Pizzagalli quotes a letter Isabella's lady in waiting Beatrice Contrari sent Francesco Gonzaga describing the discomforts of his wife's journey: a delightful glimpse of contemporary life which illustrates the intellectual refinement of the Este "girls" and their circle.
«When it was time to sleep, considering the miserable room on this barge full of holes, the desire to go to bed left us. And the poor Marchioness, feeling the cold and having no fire, began to complain that she was half dead, so that I was so sorry for her that I could not help crying a little. Finally she went to bed and called me to stay close to warm her. To obey her I did so, but I wished your lordship were here, feeling myself to be a poor exchange and being unable to warm her as you would, being without the means.» (Pizzigalli, p. 52).

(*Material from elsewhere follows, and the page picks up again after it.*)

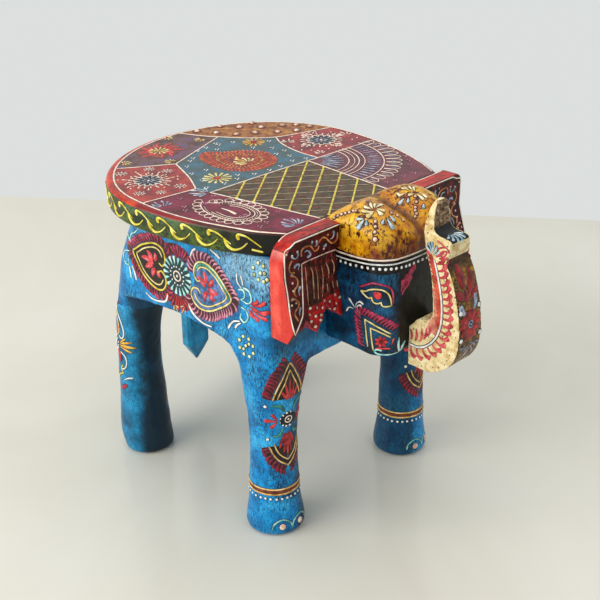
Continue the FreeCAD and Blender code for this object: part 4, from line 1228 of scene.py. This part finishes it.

There is another feature which unites these three women and forms a part of the dark Este legend. We could say that Isabella, Beatrice and Lucrezia all made bad marriages, and despite this successfully managed to combine reasons of state with a solid union, including the remarkable case of Beatrice who conquered Ludovico's heart despite the disturbing and dominant presence of the "lady of the ermine", Cecilia Gallerani.
Leonardo's famous portrait of Ludovico's favourite dates to 1489-90. The year before, Ludovico had chosen the ermine, the symbol of purity, as her emblem; Cecilia received the consecration of power because she held an ermine in her arms (the Greek for ermine is "gale", a clear reference to her family name). Beatrice proved able to rival the powerful and cultivated favourite and even overshadow her, winning the hearts of the Milanese and even of Ludovico himself. For the rest of his life her husband would honour the memory of his wife, who died young, and who was perhaps, in the marvellous painting in the Ambrosiano attributed to Leonardo, had the signifier and the signified of a "Renaissance" destiny.